Bisa berarti, Pink Floyd bukanlah ahli sosial yang "sok" memberikan petuah. Ia hanya sedang membicarakan sebuah situasi kesendirian yang dirinya pun tidak atau belum bisa keluar. Ia sedang berbicara tentang terdampar, bukan setelah dan sesudahnya.

Hilangnya komunikasi membuat manusia memasuki wilayah terdampar itu; yang jauh mengerikan daripada tersesat di hutan. Ia mendengarkan suara yang sama dengan orang lain, tapi tidak bisa mengutarakan ke masing-masing orang apa dan bagaimana suara itu. Ia terperangkap dalam cangkang-kerasnya sendiri: melolong, meminta tolong tidak bisa dilakukan karena saluran suara keluar tidak ada. Ia mengisi kesendiriannya itu dengan meradang dan bahkan berpura-pura mengobrol dengan orang lain.

Terdampar membuatnya diliputi kesepian dan kesendirian. Di detik ketiga puluh, Pink Floyd mengayunkan gitarnya, lambat dan panjang. Mengajak untuk masuk. Ayunan gitar yang tipis itu seperti hendak mencarikan pegangan. Tetapi tidak ada pegangan. Sendiri.

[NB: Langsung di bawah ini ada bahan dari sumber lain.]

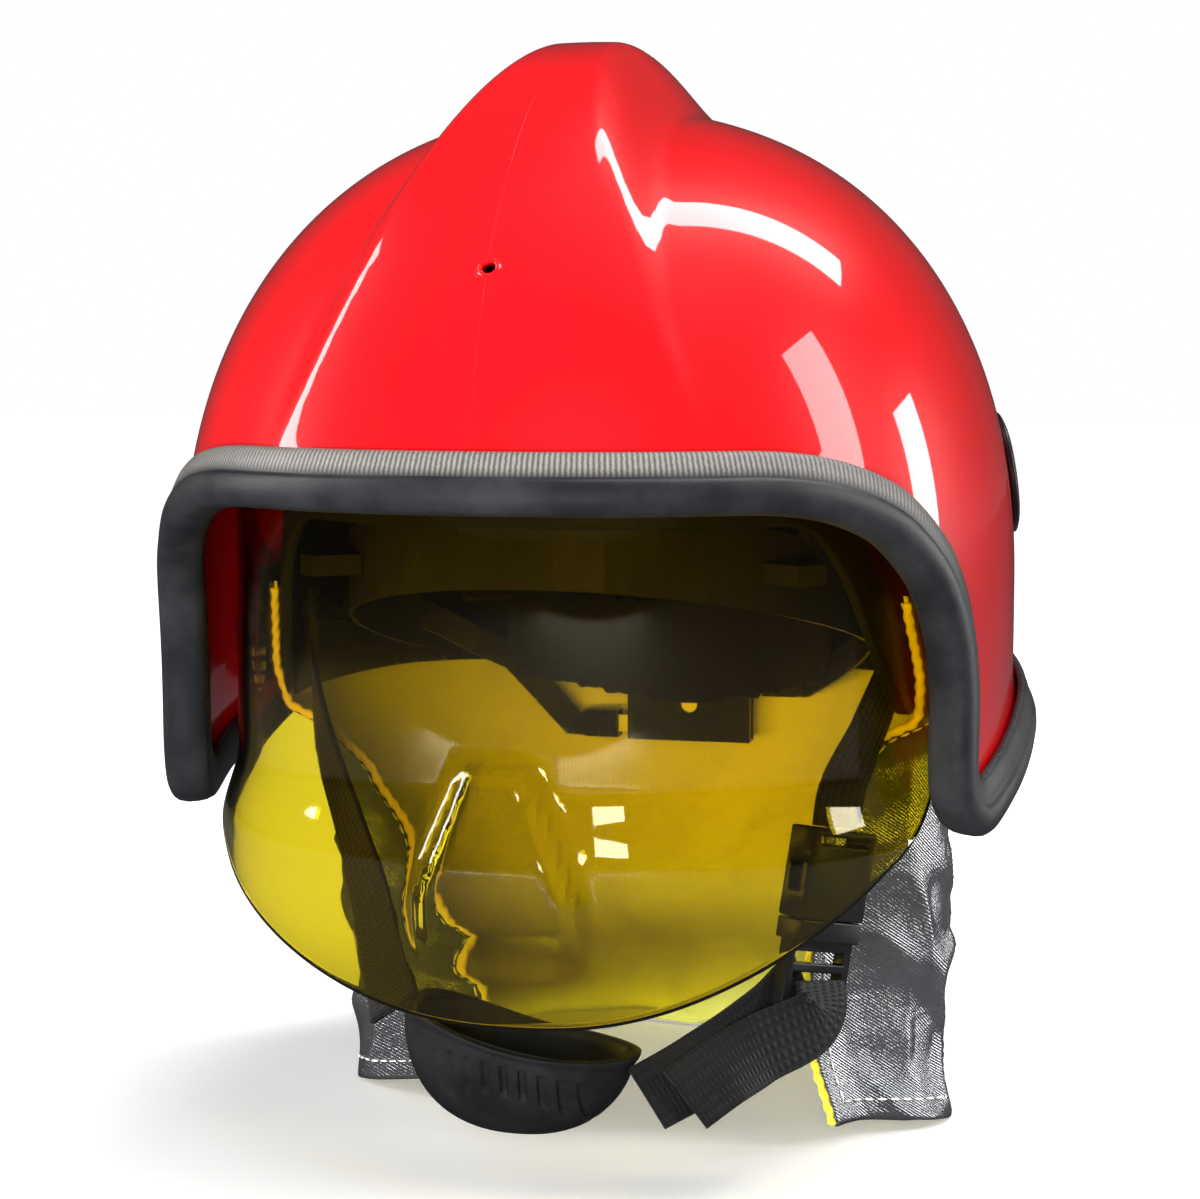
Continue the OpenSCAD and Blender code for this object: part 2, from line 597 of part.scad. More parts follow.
module ratchet_pinion() {
    color("white") translate([0, rack_y, ratchet_z]) rotate([-90, 0, 0]) {
        linear_extrude(rack_t) union() {
            circle(r = pitch_r - root);
            for (i = [0:pinion_teeth - 1]) rotate(90 + i * 360 / pinion_teeth) pinion_tooth();
        }
        translate([0, 0, -1.9]) cylinder(h = 1.9, r = 3);
        translate([0, 0, rack_t]) cylinder(h = knob_y - rack_y - rack_t, r = 3);
    }
}
module ratchet_knob() {
    color([0.1, 0.1, 0.1]) translate([0, knob_y, ratchet_z]) rotate([-90, 0, 0]) difference() {
        cylinder(h = knob_t, r = knob_r);
        for (i = [0:15]) rotate(i * 22.5) translate([knob_r + 0.7, 0, 1.5]) cylinder(h = knob_t, r = 1.6);
        translate([0, 0, knob_t - 2]) cylinder(h = 3, r = 4.5);
    }
}
// A rack's teeth face the pinion; the pinion has a tooth on the upright, so a gap lies there
rack_reach = 42.5;
module rack_shape() {
    pitch = PI * tooth_m;
    difference() {
        translate([-18, -tip]) square([rack_reach + 18, tip + root + 3.2]);
        for (i = [-4:4]) translate([i * pitch, 0])
            polygon([[-half_gap(root), root], [half_gap(root), root], [half_gap(-tip - 0.1), -tip - 0.1],
                [-half_gap(-tip - 0.1), -tip - 0.1]]);
    }
}
function half_gap(depth) = PI * tooth_m / 4 + thin - depth * flank;
module rack(side) {
    translate([0, rack_y + rack_t, ratchet_z]) rotate([90, 0, 0]) linear_extrude(rack_t)
        rotate(side > 0 ? 0 : 180) translate([0, pitch_r]) rack_shape();
}
module rack_left() {
    color([0.85, 0.85, 0.85]) rack(1);
}
module rack_right() {
    color([0.85, 0.85, 0.85]) rack(-1);
}
module ratchet_housing() {
    color([0.12, 0.12, 0.12]) difference() {
        translate([-case_w / 2, case_y[0] - 1.5, ratchet_z - case_h / 2])
            cube([case_w, rack_t + 3.2, case_h]);
        translate([-case_w / 2 - 1, rack_y - seat, ratchet_z - case_h / 2 + 1.2])
            cube([case_w + 2, rack_t + 3, case_h - 2.4]);
        translate([0, rack_y, ratchet_z]) rotate([90, 0, 0]) cylinder(h = 8, r = 3 + run_gap);
    }
}
module ratchet_cover() {
    color([0.12, 0.12, 0.12]) difference() {
        translate([-case_w / 2, rack_y + rack_t + seat, ratchet_z - case_h / 2])
            cube([case_w, case_y[1] - rack_y - rack_t - seat, case_h]);
        translate([0, rack_y, ratchet_z]) rotate([-90, 0, 0]) cylinder(h = 12, r = 3 + run_gap);
    }
}
// Nape straps run from the band's ends to sleeves that guide the racks
sleeve_x = [26, 38];
module nape_strap(side) {
    rack_z = ratchet_z + side * (pitch_r + (root + 3.2 - tip) / 2);
    rack_h = tip + root + 3.2;
    path = [band_point(108, band_t + 1.4, 0), band_point(118, band_t + 1.6, -2),
        band_point(128, band_t + 2, -6), band_point(138, band_t + 3, -10),
        [sleeve_x[1] + 4, rack_y - 2.2, rack_z], [sleeve_x[0] + 2, rack_y - 2.2, rack_z]];
    mirror([side < 0 ? 1 : 0, 0, 0]) {
        webbing(path, [for (v = path) unit_vec([v[0], v[1] - band_y, 0])], 9, 1.6);
        difference() {
            translate([sleeve_x[0], rack_y - 1.8, rack_z - rack_h / 2 - 1.8])
                cube([sleeve_x[1] - sleeve_x[0], rack_t + 3.6, rack_h + 3.6]);
            translate([sleeve_x[0] - 1, rack_y - seat, rack_z - rack_h / 2 - seat])
                cube([sleeve_x[1] - sleeve_x[0] + 2, rack_t + 2 * seat, rack_h + 2 * seat]);
        }
    }
}
module nape_strap_left() {
    color([0.15, 0.15, 0.15]) nape_strap(1);
}
module nape_strap_right() {
    color([0.15, 0.15, 0.15]) nape_strap(-1);
}

// Neck curtain: follows the cap's rim, its front edges turn in under the cheeks
curtain_size = [cap_side + 2.9, cap_front + 2.9, cap_back + 2.9, cap_top, 400];
hem_size = [cap_side + 5, cap_front + 3.4, cap_back - 12, cap_top, 400];
held = 1 / 8;
curtain_free = 41;
draw_depth = 124;
right_turn = 56;
right_curl = 0.48;
left_turn = 72;
left_curl = 0.8;
function curtain_top(az) = -31 + 33 * ease((84 - az) / 16);
function curtain_point(s, v, inset) =
    let (right = s < 0.5, half = right ? 2 * s : 2 - 2 * s, top_az = 68 + 112 * half,
        low = -hem_z + (right ? 14 : 5) * ease((0.3 - half) / 0.3),
        high = curtain_top(top_az),
        z = v < held ? high - (high + curtain_free) * v / held
            : -curtain_free + (low + curtain_free) * (v - held) / (1 - held),
        below = unit((-curtain_free - z) / (hem_z - curtain_free)),
        drawn = unit((-curtain_free - z) / draw_depth),
        az = top_az + ((right ? right_turn : left_turn) - 68) * (1 - half) * drawn,
        curl = 1 - (1 - (right ? right_curl : left_curl)) * ease((0.3 - half) / 0.3) * pow(drawn, 0.6),
        fold = fold_depth * below * sin(top_az * 9) * ease(half * 5),
        flat = [sin(az), -cos(az), 0],
        wide = reach(flat, curtain_size, cap_power) * (1 - below) + reach(flat, hem_size, cap_power) * below,
        out = (wide * curl + fold - inset) * flat)
    [right ? -out[0] : out[0], out[1], z];
curtain_rows = [for (r = [0:8]) r / 8];
curtain_columns = [for (c = [0:50]) c / 50];
function curtain_grid(inset) =
    [for (v = curtain_rows) [for (s = curtain_columns) curtain_point(s, v, inset)]];
module neck_curtain() {
    color([0.75, 0.76, 0.78]) sheet(curtain_grid(0), curtain_grid(cloth_t));
}
module curtain_lining() {
    color([0.85, 0.8, 0.35]) sheet(curtain_grid(cloth_t + 0.4), curtain_grid(cloth_t + 0.4 + lining_t));
}
function strip_section(az) =
    let (flat = [sin(az), -cos(az), 0], out = reach(flat, curtain_size, cap_power) + 0.4)
    [flat * out + [0, 0, -40], flat * (out + 1.2) + [0, 0, -40], flat * (out + 1.2) + [0, 0, -33],
        flat * out + [0, 0, -33]];
module curtain_strip() {
    color([0.1, 0.1, 0.1]) sweep([for (i = [-20:20]) flip(strip_section(180 + i * 3.9))], false);
}
module curtain_studs() {
    color("silver") for (i = [-2:2]) {
        az = 180 + i * 30;
        flat = [sin(az), -cos(az), 0];
        translate(flat * (reach(flat, curtain_size, cap_power) + 2.3) + [0, 0, -36.5])
            rotate([0, 0, -atan2(flat[0], flat[1])]) rotate([-90, 0, 0]) cylinder(h = 1.8, r = 3);
    }
}

// Chin strap, buckle and cup
buckle_mid = [77, -48, -78];
buckle_az = 53;
buckle_tilt = 11.5;
buckle_face = 60;
buckle_up = [sin(buckle_tilt) * cos(buckle_az), sin(buckle_tilt) * sin(buckle_az), cos(buckle_tilt)];
module at_buckle() {
    translate(buckle_mid) rotate([0, 0, buckle_az]) rotate([0, buckle_tilt, 0])
        rotate([0, 0, buckle_face - buckle_az]) children();
}
cheek_out = [[0.988, -0.157, 0], [0.97, -0.25, 0], [0.85, -0.5, 0], [0.8, -0.6, 0.1], [0.6, -0.7, 0.3],
    [0.5, -0.75, 0.4]];
strap_in = cap_side - cap_wall - 4.4;
right_path = [[-strap_in, strap_y, strap_z + 7], [-strap_in + 1, strap_y - 3, strap_z - 12],
    [-80, -30.5 - web_w / 2, -42],
    [-64, -58, -70], [-48, -78, -98], [-40.1, -89.2, -115.1]];
module chin_strap_right() {
    color([0.08, 0.08, 0.08]) difference() {
        webbing(right_path, [for (v = cheek_out) mirror_x(v)]);
        pin_x(-cap_side - 5, 0, strap_y, strap_z, 2.1);
    }
}
socket_top = buckle_mid + buckle_up * (socket_l / 2 - 1);
left_path = [[strap_in, strap_y, strap_z + 7], [strap_in - 1, strap_y - 3, strap_z - 12], [85, -36.5, -40],
    socket_top + buckle_up * 12, socket_top + buckle_up * 1.6];
module chin_strap_left() {
    color([0.08, 0.08, 0.08]) difference() {
        webbing(left_path, [cheek_out[0], cheek_out[0], cheek_out[1], [0.866, -0.5, 0], [0.866, -0.5, 0]]);
        pin_x(0, cap_side + 5, strap_y, strap_z, 2.1);
    }
}
module strap_rivets() {
    color("silver") for (s = [-1, 1]) {
        pin_x(strap_in - 2.4, cap_side + 1.5, strap_y, strap_z, 2, s);
        pin_x(strap_in - 3.5, strap_in - 2.2, strap_y, strap_z, 4, s);
        pin_x(cap_side + 0.1, cap_side + 1.5, strap_y, strap_z, 4, s);
    }
}
socket_half = socket_l / 2;
module buckle_socket() {
    color([0.07, 0.07, 0.07]) at_buckle() difference() {
        translate([-buckle_w / 2, -buckle_t / 2, -socket_half]) cube([buckle_w, buckle_t, socket_l]);
        translate([-12, -2.7, -socket_half - 1]) cube([24, 5.4, socket_l - 6]);
        translate([-buckle_w, -2.7, -5]) cube([2 * buckle_w, 5.4, 8]);
        translate([-web_w / 2 - 0.5, -buckle_t, socket_half - 4.6]) cube([web_w + 1, 2 * buckle_t, 2.4]);
    }
}
ladder_l = 19;
module buckle_plug() {
    color([0.07, 0.07, 0.07]) at_buckle() translate([0, 0, -socket_half - seat]) {
        translate([-buckle_w / 2, -buckle_t / 2, -6]) cube([buckle_w, buckle_t, 6]);
        for (x = [-11.4, -2.5, 8.4]) translate([x, -1.9, -0.5]) cube([x == -2.5 ? 5 : 3, 3.8, 17]);
        difference() {
            translate([-buckle_w / 2, -2.2, -6 - ladder_l]) cube([buckle_w, 4.4, ladder_l + 0.5]);
            for (z = [-12.5, -18.5]) translate([-web_w / 2 - 1, -5, z]) cube([web_w + 2, 10, 3.4]);
        }
    }
}
ladder_out = [0.866, -0.5, 0];
ladder_gap = 3.4;
ladder_mid = buckle_mid - buckle_up * (socket_half + 6 + ladder_l * 0.6);
lower_t = 1.4;
lower_start = ladder_mid - ladder_out * ladder_gap;
// The end stays clear of the cup's lip, whatever the webbing's width
lower_end = [34.4, -92.2, -135.4] + [0.55, 0.2, 0.3] * (web_w - 20) / 2;
function lower_point(t) = lower_start * (1 - t) + lower_end * t + [2, -3, -2] * sin(t * 180);
lower_faces = [ladder_out, ladder_out, [0.7, -0.6, 0.2], [0.5, -0.7, 0.5], [0.4, -0.7, 0.6]];
module chin_strap_lower() {
    color([0.08, 0.08, 0.08]) webbing([for (t = [0:0.25:1]) lower_point(t)], lower_faces, web_w, lower_t);
}
// The loose end lies in front of the lower strap and hangs a little below it
tail_gap = 5;
tail_lean = 2.6;
tail_start = ladder_mid + ladder_out * ladder_gap;
tail_path = concat([tail_start, tail_start - buckle_up * 9 + ladder_out * tail_lean],
    [for (v = [[0.38, 2, 5], [0.58, 3, 6], [0.82, 3, 7]])
        lower_point(v[0]) + unit_vec(lower_faces[v[1]]) * (tail_gap + lower_t) - up * v[2]]);
module strap_tail() {
    color([0.08, 0.08, 0.08]) webbing(tail_path,
        [ladder_out, ladder_out, [0.75, -0.6, 0.2], [0.5, -0.7, 0.5], [0.45, -0.7, 0.55]], web_w, lower_t);
}
// The cup is a shallow bowl that hangs below the shield's chin edge
cup_mid = [-3.5, -86, -116];
cup_size = [34, 20, 16, 10, 33];
cup_down = unit_vec([0.05, -0.3, -1]);
cup_rim = [for (i = [0:27]) let (a = -i * 360 / 28)
    unit_vec([cos(a), 0.9 * sin(a), -0.12 - 0.22 * cos(a) + 0.1 * cos(2 * a)])];
module chin_cup() {
    color([0.06, 0.06, 0.06]) translate(cup_mid) difference() {
        bowl(cup_down, cup_rim, 6, function(d, t) d * reach(d, cup_size, 2.3),
            function(d, t) d * reach(d, shrink(cup_size, 2.6), 2.3));
        for (i = [-4:4]) translate([i * 5.4, -21, -21 + abs(i) * 0.5]) rotate([-24, 0, 0])
            cube([2.2, 2.2, 12], center = true);
    }
}

outer_shell();
edge_beading();
inner_cap();
foam_liner();
crown_spacer();
rear_spacer();
face_shield();
shield_hinge_left();
shield_hinge_right();
shield_rivets();
pivot_stud_left();
pivot_stud_right();
friction_washers();
pivot_nuts();
hinge_bracket_left();
hinge_bracket_right();
side_cover_left();
side_cover_right();
side_screws();
headband();
brow_pad();
harness_clips();
crown_strap_front();
crown_strap_rear();
crown_pad();
nape_strap_left();
nape_strap_right();
nape_pad();
ratchet_housing();
ratchet_cover();
ratchet_pinion();
ratchet_knob();
rack_left();
rack_right();
neck_curtain();
curtain_lining();
curtain_strip();
curtain_studs();
chin_strap_right();
chin_strap_left();
chin_strap_lower();
strap_tail();
chin_cup();
strap_rivets();
buckle_socket();
buckle_plug();
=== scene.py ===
# %% [markdown]
# # A crested fire helmet in Blender
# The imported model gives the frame: every part's place, and how it moves. This lesson gives each
# part its finish, and replaces the plain solids of the parts that show most with finer ones.
# The helmet sits with +Z up, the face looking along -Y and +X on the wearer's left.

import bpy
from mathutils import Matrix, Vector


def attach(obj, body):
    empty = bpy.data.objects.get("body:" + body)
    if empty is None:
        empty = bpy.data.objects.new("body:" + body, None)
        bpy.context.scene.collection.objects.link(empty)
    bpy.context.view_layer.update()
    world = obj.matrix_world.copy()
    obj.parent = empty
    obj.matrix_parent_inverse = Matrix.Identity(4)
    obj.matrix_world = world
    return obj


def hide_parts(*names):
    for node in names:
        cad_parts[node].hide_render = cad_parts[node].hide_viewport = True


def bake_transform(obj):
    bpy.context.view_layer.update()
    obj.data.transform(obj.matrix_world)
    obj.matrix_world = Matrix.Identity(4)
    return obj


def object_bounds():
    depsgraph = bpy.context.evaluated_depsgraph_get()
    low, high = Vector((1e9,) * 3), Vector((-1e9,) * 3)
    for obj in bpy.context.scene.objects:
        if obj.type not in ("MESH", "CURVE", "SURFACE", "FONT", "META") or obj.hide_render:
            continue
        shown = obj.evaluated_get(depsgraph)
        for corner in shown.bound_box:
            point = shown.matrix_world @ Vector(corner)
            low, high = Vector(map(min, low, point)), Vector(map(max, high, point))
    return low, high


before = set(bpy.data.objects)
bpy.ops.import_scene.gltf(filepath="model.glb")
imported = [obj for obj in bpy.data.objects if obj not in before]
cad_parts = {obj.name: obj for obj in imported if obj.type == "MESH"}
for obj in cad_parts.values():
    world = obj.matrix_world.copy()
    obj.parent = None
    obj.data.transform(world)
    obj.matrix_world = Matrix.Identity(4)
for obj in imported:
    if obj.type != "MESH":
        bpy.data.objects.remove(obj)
cad_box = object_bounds()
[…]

Saya selalu terjebak menyamakan kesendirian dengan kesedihan karena menyangka suara lolongan gitar yang sayup-sayup dibelakang perkusi dan dentingan keyboard selalu membuat saya sedih. Saya salah: masing-masing dua situasi itu menyebabkan dua situasi. Kesedihan menyebabkan kesendirian dan kesendirian menyebabkan kesedihan. Dan bukan kesedihan adalah kesendirian. Lagu "Marooned" membuat saya melihat lembayung di sore hari, lintasan2 sayap-sayap camar dan burung laut, desiran pasir pantai, deburan ombak, angin asin laut, menyeret saya ke situasi mensyahdukan; yang jika saya tidak terampil merangkai perasaaan akan menjebak saya ke kesendirian atau ke kesepian. Tapi seringnya, kalau tidak mau dikatakan selalu, saya tidak pandai merangkai perasaan.

Pink Floyd sendiri, sayangnya, tidak mencarikan jalan keluar - mungkin hasis - yang membuat saya harus keteter sendirian menahan cangkang sepi yang hendak menangkup sendiri.